HTC Desire S

The follow up to last year’s HTC Desire brings some welcome changes, including a more solid design, less bulk and an updated operating system.

Features

The fourth phone from HTC to go by the “Desire” moniker, the Desire S is an update to the HTC Desire, the company’s first real foray into the world of Android in early 2010.

Gone are the physical buttons from the old Desire, with the staple Android Home, Menu, Back, and Search buttons now presented as touch-based icons beneath the touchscreen.

Gone too is the optical trackpad seen on the first Desire – and little wonder too.  With touchscreens now the preferred interface, this technology is fast becoming a relic technology for mobile devices.

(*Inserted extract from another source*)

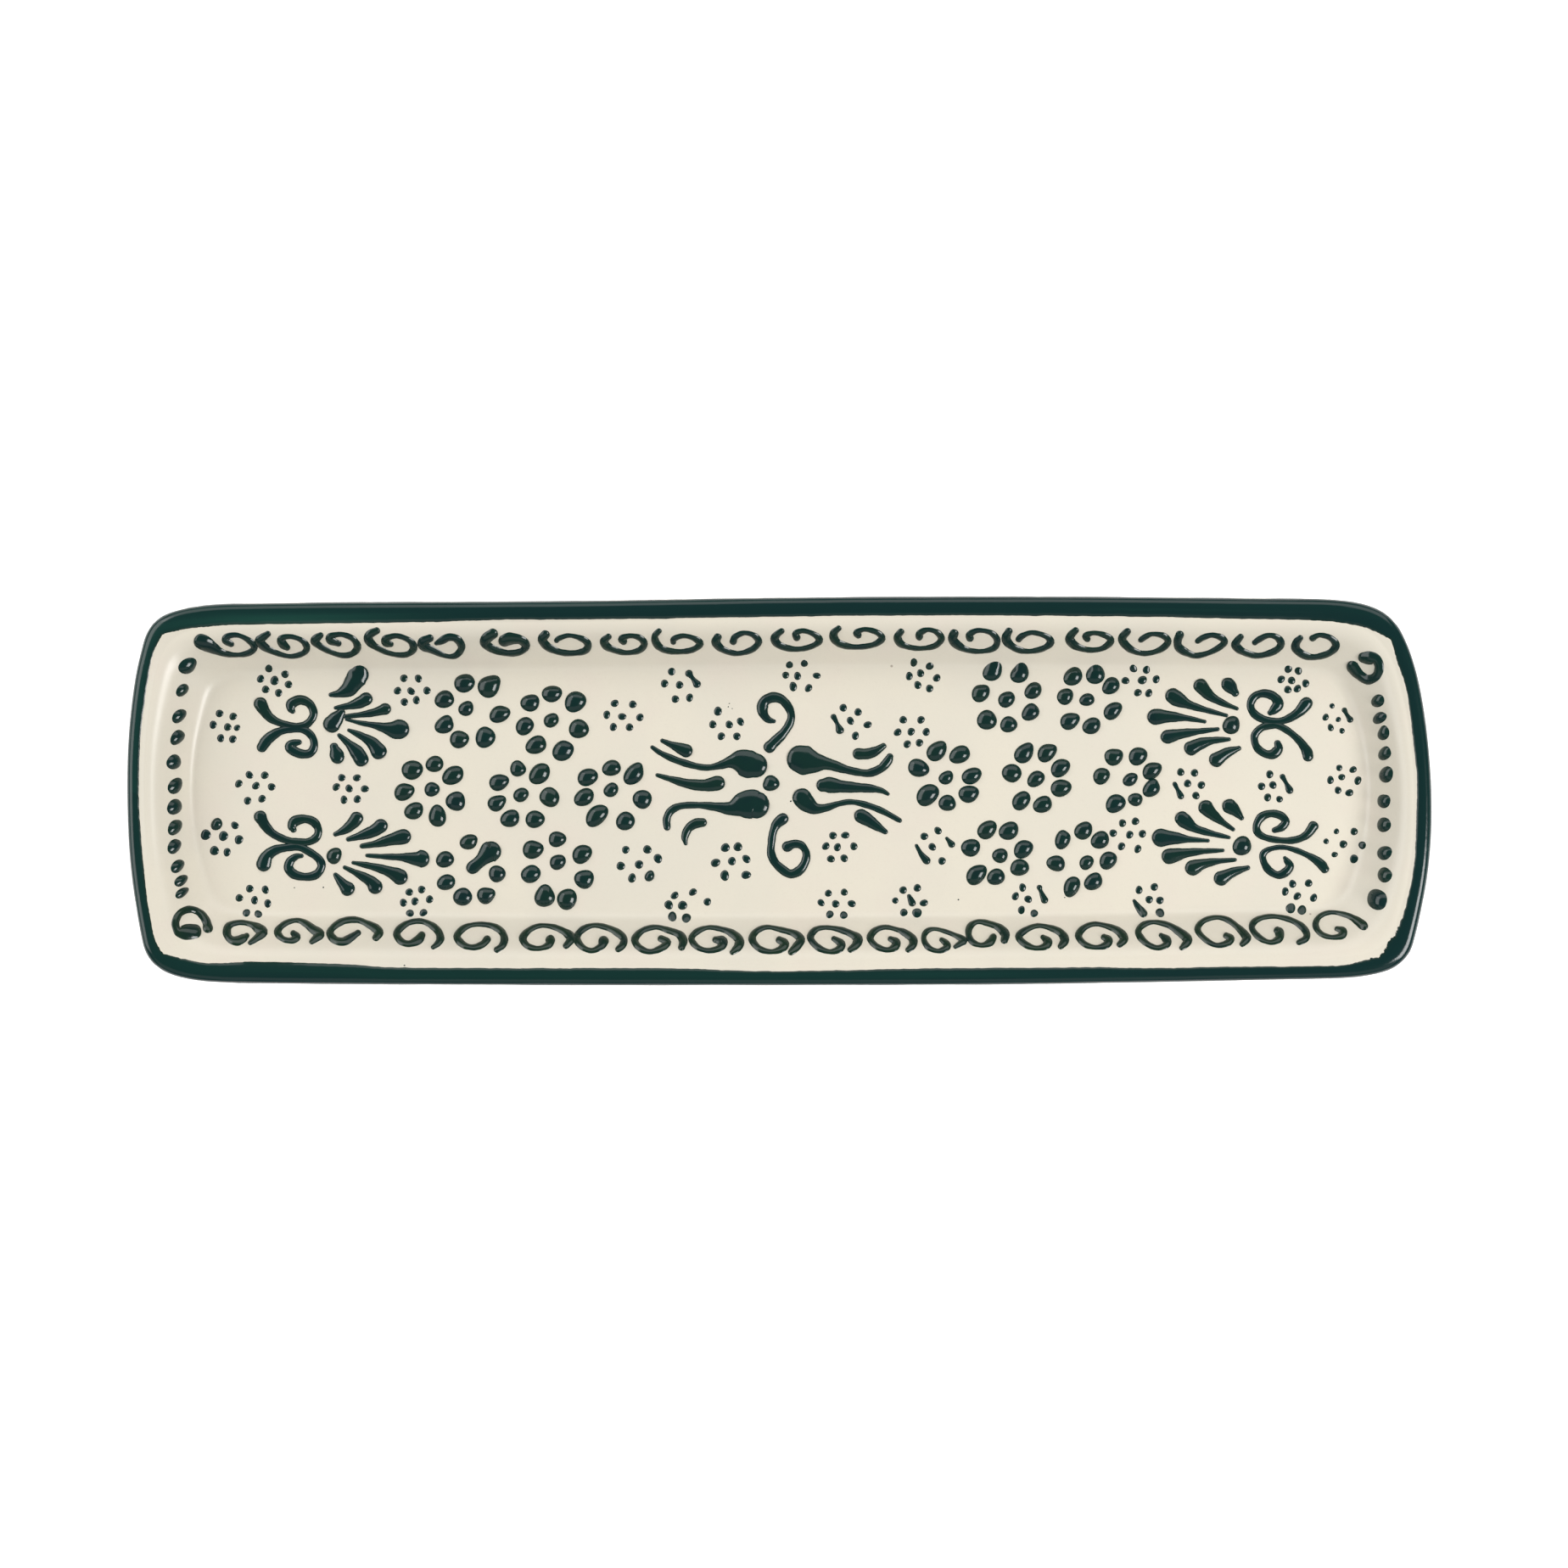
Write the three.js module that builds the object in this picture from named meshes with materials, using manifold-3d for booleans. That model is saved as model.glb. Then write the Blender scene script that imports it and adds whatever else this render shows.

Even the build quality has moved up a notch, with the plastic casing of the old Desire replaced by the aluminium unibody seen throughout much of HTC’s current range.

The aluminium Desire S (left) is built better than the plastic first-generation Desire (right).

Upgrading the Desire for 2011 isn’t just a cosmetic matter  – there are changes on the side too. HTC has increased internal memory from 576MB to 1.1GB; thrown in a front-facing VGA camera for video calling and DLNA wireless networking; increased the maximum download speed from 7.2Mbps to 14.4Mbps, and moved the operating system to the most recent version of Google Android – 2.3 “Gingerbread”.

The grunt underpinning operations has taken an upgrade too, with the Desire S retaining the 1GHz speed of the Desire but moving to the most recent version of Qualcomm’s Scorpio processor to keep the operation snappy. The graphic processor, too, has been upgraded to the newest Adreno.

The rear camera is the same as on the original Desire, with 5 megapixels, autofocus, and an LED flash still part of the package. Other strong features that made the original Desire such a good phone have been continued in the S, and include a 3.7 inch Super LCD screen, Gorilla Glass screen protection, Bluetooth 2.1 with A2DP, WiFi, and GPS.

Performance

Pick up the Desire S and you’ll be struck by how nice it feels. HTC’s aluminium unibody doesn’t account for the entire device  – the top and bottom rear sections are encased in a rubber finish that allows easy grip, and makes the handset feel a little more robust than its predecessor too.

If you have smaller hands, you’ll appreciate the size; a smaller form-factor than what we’ve been seeing recently in the 4 inch and larger mobile devices.

The Desire S runs on Gingerbread, the most recent version of Google’s Android OS, and with it, a more current version of HTC’s Sense overlay to Android. The menu system is split into sections – Downloaded, Most Frequently Used, and All Apps – making it easy to find an app quickly.

There’s also only one button press to customise your screens, with the shortcut found on the bottom of each of the seven home screens. From here you can change the wallpaper, widgets, add folders, and even change the look of the HTC Sense overlay.

And much like previous HTC handsets, you can still pinch the homescreen and see all seven of your widgetised screens, as well as view animated weather if you use HTC’s weather widget.

The speed of the new Desire is a noticeable improvement on the model it updates, with no obvious slow downs as we surfed the web, accessed social networking services, and made phone calls.

Even the call quality sounds crisper, with high definition voice supported on the Telstra NextG network. This is actually the second handset we’ve tested to support this feature, with the Desire S joining the Sony Ericsson Xperia Neo.

You can pinch the homescreen to show all seven home screens.

Battery life is about normal for Android devices here, with the Desire S fetching a good day of life when accessing the web, making phone calls, and using the phone for email and social networking updates. Most of the time, our usage would fetch us a full day, with no need to recharge until we got home, a result that pleased us more than when we played with HTC’s Desire HD last year.

We wish, however, that HTC would include more memory in its devices. The Desire S’s 1.1GB of internal memory just isn’t enough in a world where handsets are arriving with at least 8GB inside, and without more internal space, this handset fails as a one-stop shop for our music, apps, and multimedia world.

Conclusion

With a slightly better internal spec and a few millimetres and grams shaved, the Desire S isn’t a major advance on the model it replaces. That said, the original Desire is an impressive handset, and this refresh – minimal as it is – improves on it.